■ **Directions**: Print the data exactly as it is given, please.

■ **Stored data**:
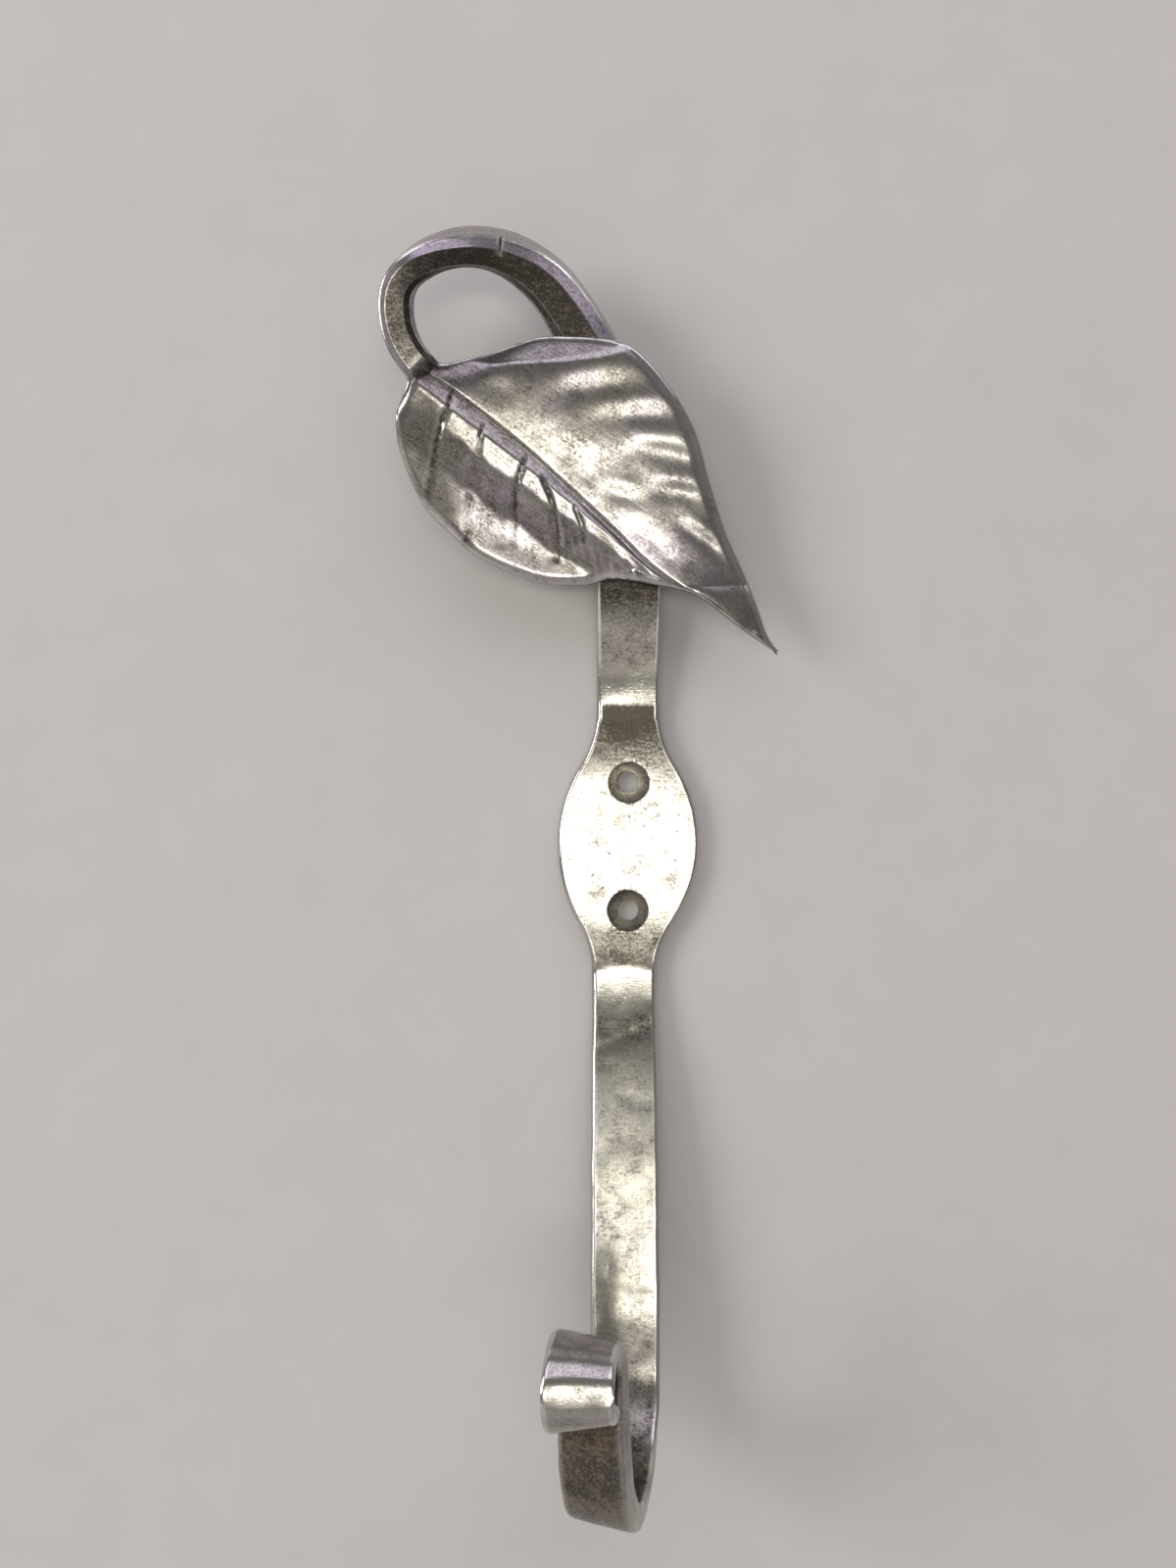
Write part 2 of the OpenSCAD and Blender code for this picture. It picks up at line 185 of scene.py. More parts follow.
class Place:
    """A point on the bar with its directions along, across and out."""

    def __init__(self, point, along, across, out):
        self.point, self.along, self.across, self.out = point, along, across, out

    def straight(self, d):
        return Place(self.point + self.along * d, self.along, self.across, self.out)

    def bent(self, r, turn, skew):
        axis = self.across * math.cos(skew) + self.out * math.sin(skew)
        inward = self.out * math.cos(skew) - self.across * math.sin(skew)
        c, s = math.cos(turn), math.sin(turn)
        swung = inward * c - self.along * s
        return Place(
            self.point + (inward * (1 - c) + self.along * s) * (r * math.copysign(1, turn)),
            self.along * c + inward * s,
            axis * math.cos(skew) - swung * math.sin(skew),
            axis * math.sin(skew) + swung * math.cos(skew),
        )

    def spot(self, u, w, ahead=0.0):
        return self.point + self.across * u + self.out * w + self.along * ahead


def leg_length(leg):
    return leg[0] if leg[1] == 0 else leg[0] * abs(leg[1])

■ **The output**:
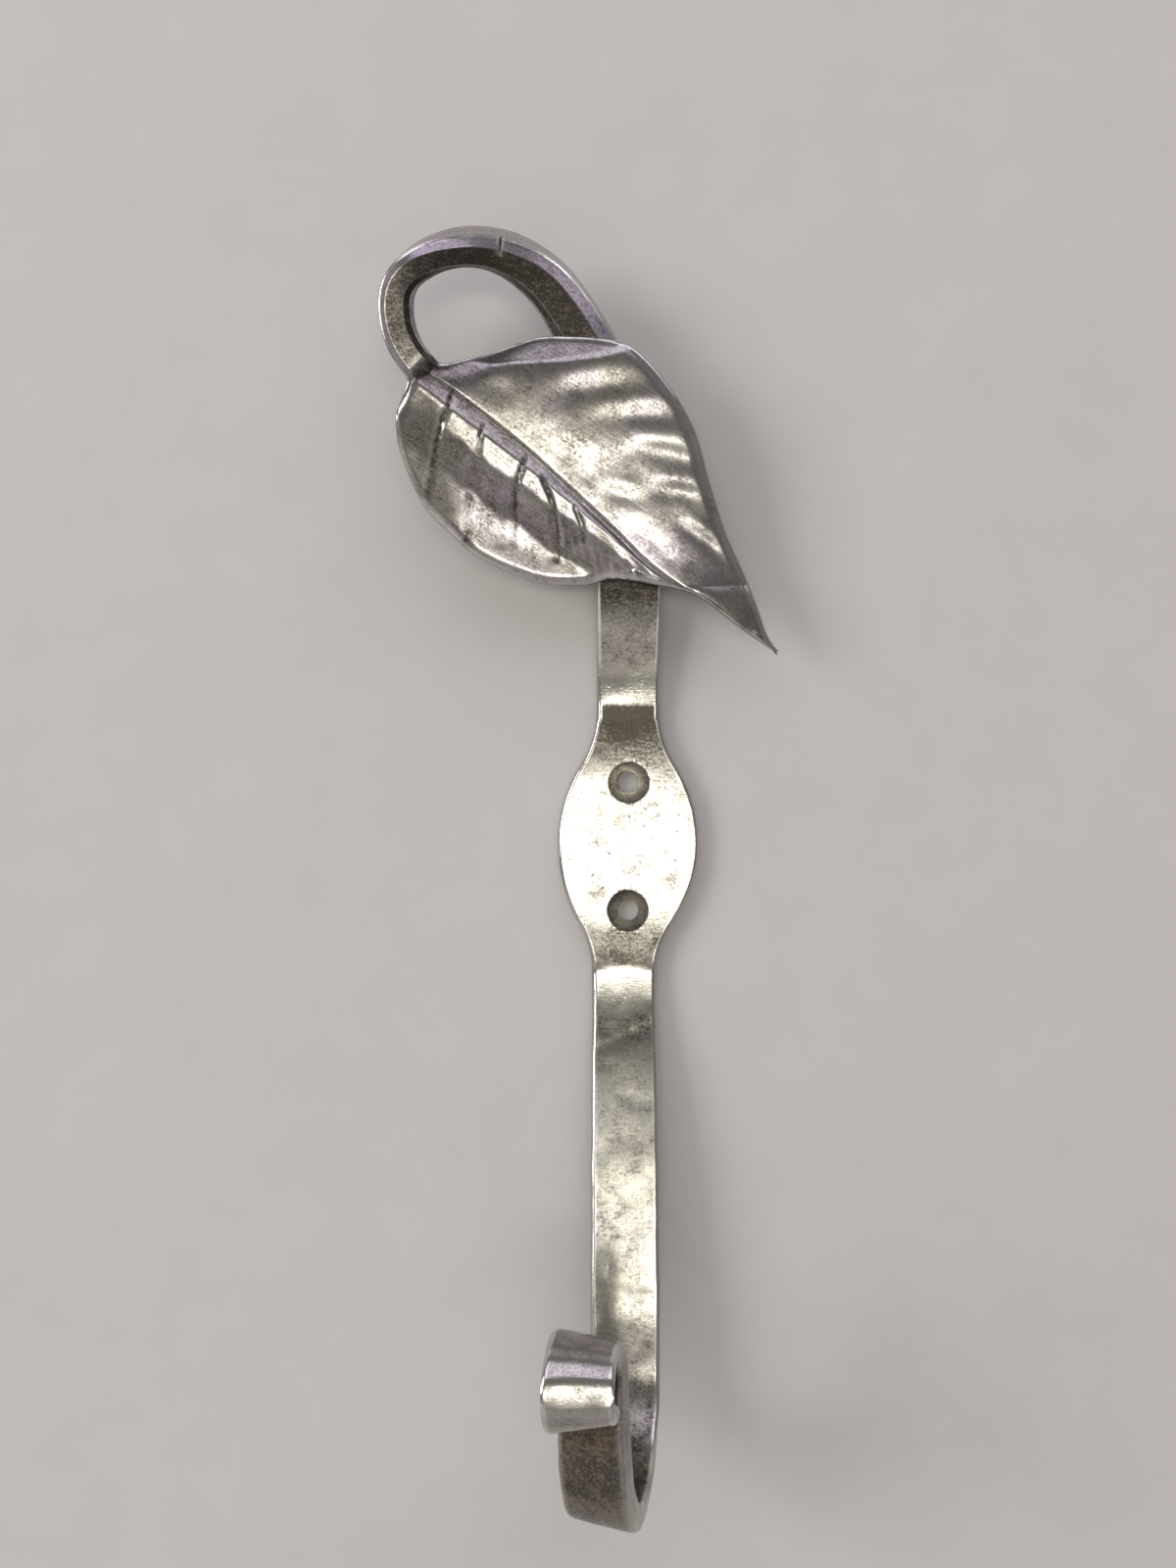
Write part 2 of the OpenSCAD and Blender code for this picture. It picks up at line 185 of scene.py. More parts follow.
class Place:
    """A point on the bar with its directions along, across and out."""

    def __init__(self, point, along, across, out):
        self.point, self.along, self.across, self.out = point, along, across, out

    def straight(self, d):
        return Place(self.point + self.along * d, self.along, self.across, self.out)

    def bent(self, r, turn, skew):
        axis = self.across * math.cos(skew) + self.out * math.sin(skew)
        inward = self.out * math.cos(skew) - self.across * math.sin(skew)
        c, s = math.cos(turn), math.sin(turn)
        swung = inward * c - self.along * s
        return Place(
            self.point + (inward * (1 - c) + self.along * s) * (r * math.copysign(1, turn)),
            self.along * c + inward * s,
            axis * math.cos(skew) - swung * math.sin(skew),
            axis * math.sin(skew) + swung * math.cos(skew),
        )

    def spot(self, u, w, ahead=0.0):
        return self.point + self.across * u + self.out * w + self.along * ahead


def leg_length(leg):
    return leg[0] if leg[1] == 0 else leg[0] * abs(leg[1])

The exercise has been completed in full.